Learn To Express Yourself
Practice giving presentations and speeches. Tell a joke or story at every opportunity and while doing this, project your voice clearly and effectively. Let your ideas be heard and do not be preoccupied with whether everyone is going to like what you have to say.
Think Of A Quote That Makes You Feel Better. Write it down somewhere and repeat it to yourself.
Find a way to shift your focus elsewhere whenever you are feeling anxious. You could call a loved one who makes you happy or listen to your favourite song.
According to Craig April, PhD, clinical psychologist and anxiety expert, one major technique in handling anxiety is practicing eye contact, greeting people or engaging in conversation. She says, “the main goal of repeated exposure is to help the brain adapt. The brain simply gets tired of the fear and stops caring so much and isn’t going to send signals as if there is a terrible danger”.
Veronica Parker, MFT, lead therapist says, “working your way through social anxiety is essential. If untreated, you run the risk of getting it worse. It becomes a vicious cycle. The more you withdraw and isolate, the more fearful you become and the less opportunity you get to have more social interactions.”
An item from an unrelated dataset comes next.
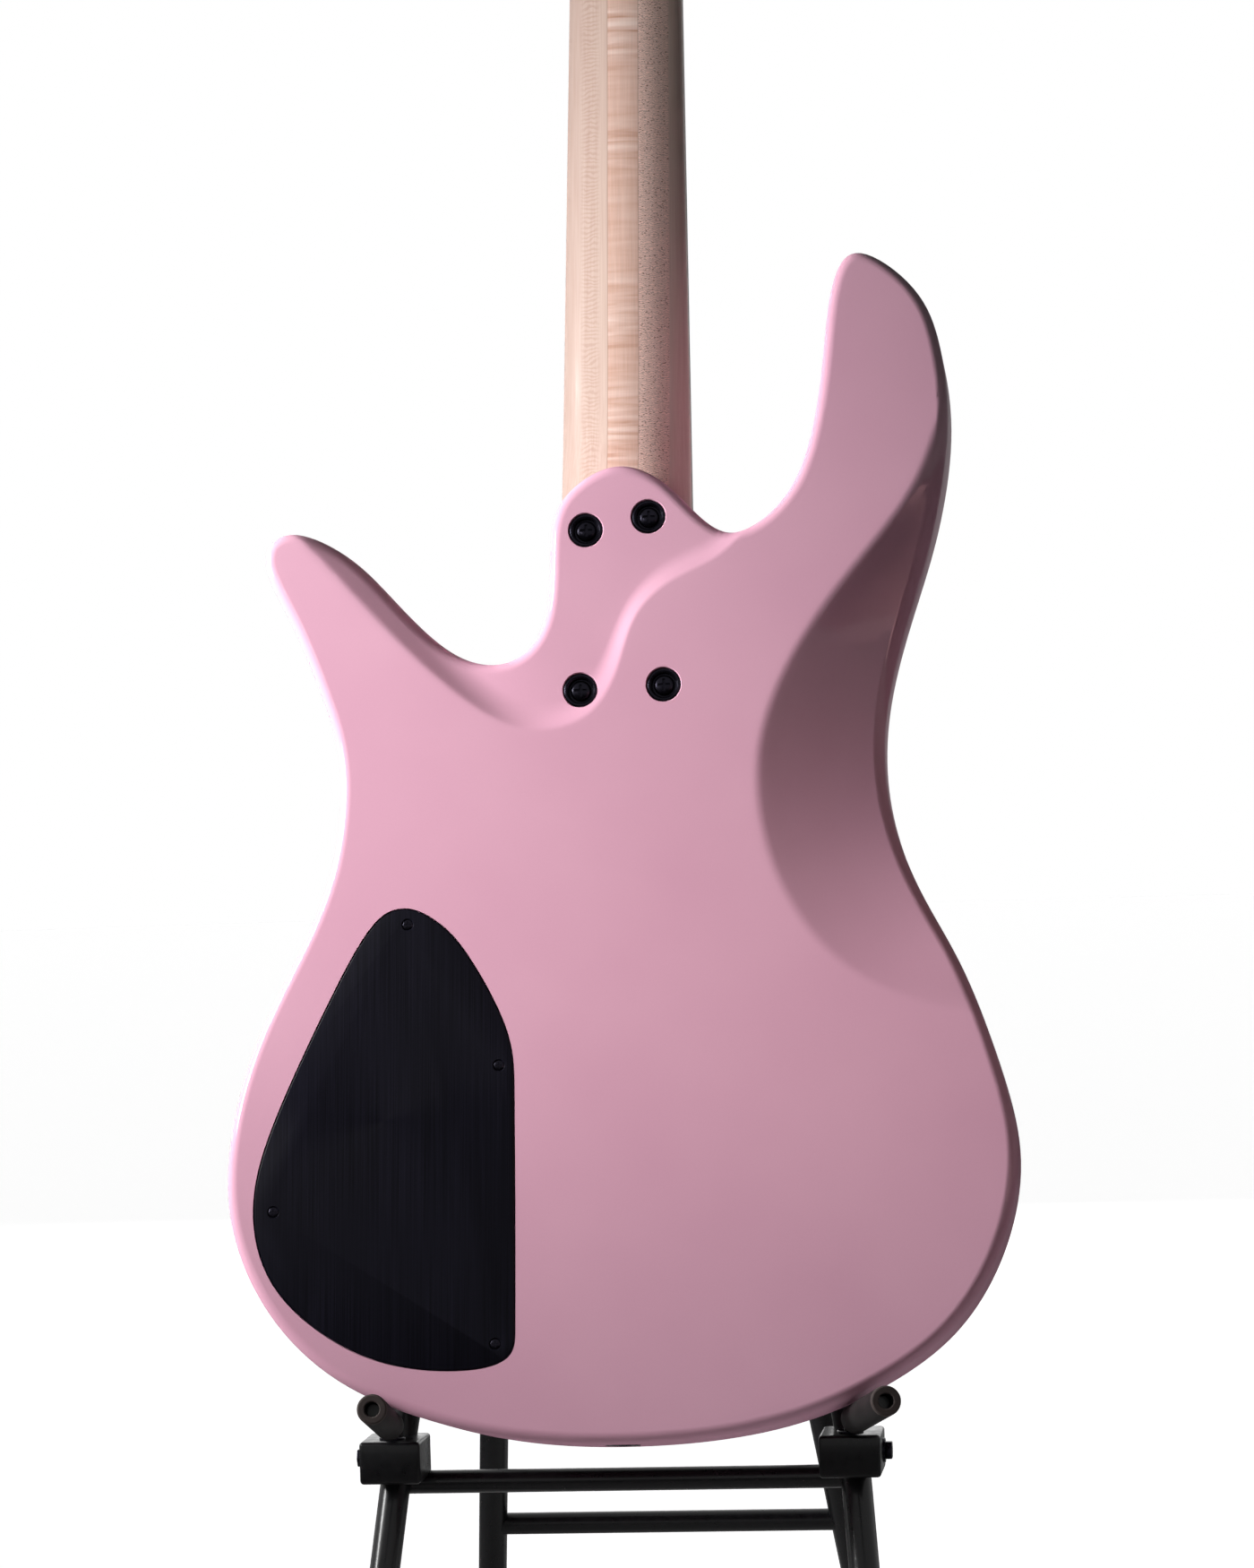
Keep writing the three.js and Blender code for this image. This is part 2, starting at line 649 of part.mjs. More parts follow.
function makeToggle() {
  const reach = 15;
  const inside = 5;
  const lever = new THREE.LatheGeometry([[0, -inside], [1.6, -inside], [1.6, 2], [2.6, reach - 2],
    [1.8, reach], [0, reach]].map(([r, h]) => new THREE.Vector2(r, h)), 14);
  lever.rotateX(-Math.PI / 2);
  return solid(lever);
}

function makeJack() {
  const [x, y] = jackPlace;
  const middle = -bodyThickness / 2;
  const barrel = joined(
    rodBetween(vec(x + jackRecess, y, middle), vec(x + jackRecess + jackFlange, y, middle), jackRadius, 24),
    rodBetween(vec(x + jackFlange, y, middle), vec(x + jackLength, y, middle), jackRadius - jackStep, 24),
  );
  const boreEnd = vec(x + jackLength - jackFlange, y, middle);
  return barrel.subtract(rodBetween(vec(x, y, middle), boreEnd, jackBore, 16));
}

function makeControlBoard() {
  const ring = insetRing(coverRing, cavityLedge + circuitMargin).filter((p) => p.y > circuitEndY);
  let board = prism(ring, -circuitDepth, -circuitDepth + circuitThickness);
  const potFloor = face + cavityWall + seatGap;
  for (const [x, y] of knobPlaces) {
    const pot = rodZ(potRadius, potFloor, -circuitDepth + 0.5, x, y, 12);
    board = board.add(pot);
  }
  for (const [x, y] of knobPlaces) {
    board = board.subtract(rodZ(shaftRadius + holeClearance, face, -circuitDepth + 0.4, x, y, 12));
  }
  return board;
}

function makeStrapSocket() {
  const barrel = strapRadius - strapStep;
  const rim = strapDepth - 0.4;
  const under = rim - strapFlange;
  const profile = [[0, 0], [barrel, 0], [barrel, under - strapStep], [strapRadius, under],
    [strapRadius, rim], [strapBore, rim], [strapBore, strapFloor], [0, strapFloor]];
  const lathe = new THREE.LatheGeometry(profile.map(([r, h]) => new THREE.Vector2(r, h)), 16);
  return solid(lathe);
}

// ---------------------------------------------------------------- fasteners
function makeFerrule() {
  const bore = neckScrewRadius + 0.5;
  const seat = neckScrewHeadRadius + 0.6;
  const profile = [[bore, -ferruleHeight], [ferruleRadius - 0.8, -ferruleHeight], [ferruleRadius, -0.6],
    [ferruleRadius - 0.6, 0], [seat + 0.6, 0], [seat, -0.8], [seat, -ferruleSeat], [bore, -ferruleSeat],
    [bore, -ferruleHeight]];
  return solid(new THREE.LatheGeometry(profile.map(([r, h]) => new THREE.Vector2(r, h)), 18)
    .rotateX(Math.PI / 2));
}

function makeNeckScrew() {
  const head = neckScrewHeadRadius;
  const under = -ferruleSeat + seatGap;
  const profile = [[0, -neckScrewLength], [neckScrewRadius, -neckScrewLength + 3], [neckScrewRadius, under],
    [head, under], [head, under + 1], [head * 0.7, under + 2.1], [0, under + 2.6]];
  const screw = solid(new THREE.LatheGeometry(profile.map(([r, h]) => new THREE.Vector2(r, h)), 12)
    .rotateX(Math.PI / 2));
  return cut(screw, box(4.4, 0.9, 3, 0, 0, under + 2.6), box(0.9, 4.4, 3, 0, 0, under + 2.6));
}

// ---------------------------------------------------------------- machine heads, in the headstock's frame
const housingBase = headThickness + seatGap;
const gearLow = housingBase + housingWall;
const gearHigh = gearLow + gearThickness;
const keyAxis = (gearLow + gearHigh) / 2;

function makeHousing(side) {
  const [width, length, height] = housingSize;
  const middleY = wormOffset / 2;
  const shell = box(width, length, height, 0, middleY, housingBase + height / 2);
  const walls = 2 * housingWall;
  const hollow = [width - walls, length - walls, height];
  const pocket = box(...hollow, 0, middleY, housingBase + height / 2 - housingWall);
  const bore = rodBetween(vec(0, wormOffset, keyAxis), vec(side * width, wormOffset, keyAxis),
    keyShaftRadius + holeClearance, 14);
  return cut(shell, pocket, bore);
}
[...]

Identifying your strengths can also help you overcome social anxiety. Below are some of the fascinating traits of shy people that have helped them develop and maintain healthy and meaningful relationships. Shy people are:
They barely engage in small talk and stay away from gossip. Hence, people find it easier to trust them with secrets they would not care to share with people who are outspoken. This trust in turn leads to respect. People also find them more believable.
Friendly And Polite
They are usually good-natured, polite, friendly and soft-spoken. This makes them more approachable as opposed to those who are arrogant. Their warm smile attracts people and although they may appear aloof, many have found them to be the best of friends they could ever have.
Good Listeners. They naturally have a quiet deportment and speak less. While this passive behaviour may not be universally appreciated, some say it has a calming effect on them. Shy people understand the feelings of people and motivate them hence they are admirable counselors.
They love spending time on their own. This makes them reflect on their experiences and reactions to past situations. They excel in careers that allow them to work on their own as opposed to working in a team. Thus, they have been observed to be creative, with the potential to excel as artists and poets.
Good At Developing Deep And Long-Lasting Relationships
They open up to a chosen few who appreciate the trust placed in them. This appreciation, along with their kind and considerate nature, helps them form a deep and lasting bond. Though they might appear unfriendly, once you get to know them well, though this may take some time, you will realise you have gotten a gem of a friend. The reason it is so is not farfetched. They find it difficult to make friends thus they cherish the few they have.
Reluctance In Asking For Help
This makes them independent and self-reliant from a very young age.
Keen Observers Of People And Surroundings, Doing This Meticulously
They are adept at reading people’s faces and can easily identify different facial expressions. They also barely make snap judgments nor make decisions in a hurry.
If you feel overcoming your shyness is the best option for you, do so but if you have tried everything possible and it isn’t leaving, do not feel bad about it. Rather, look for ways to face your fears, discover your strength(s) and use it to your advantage and that of others.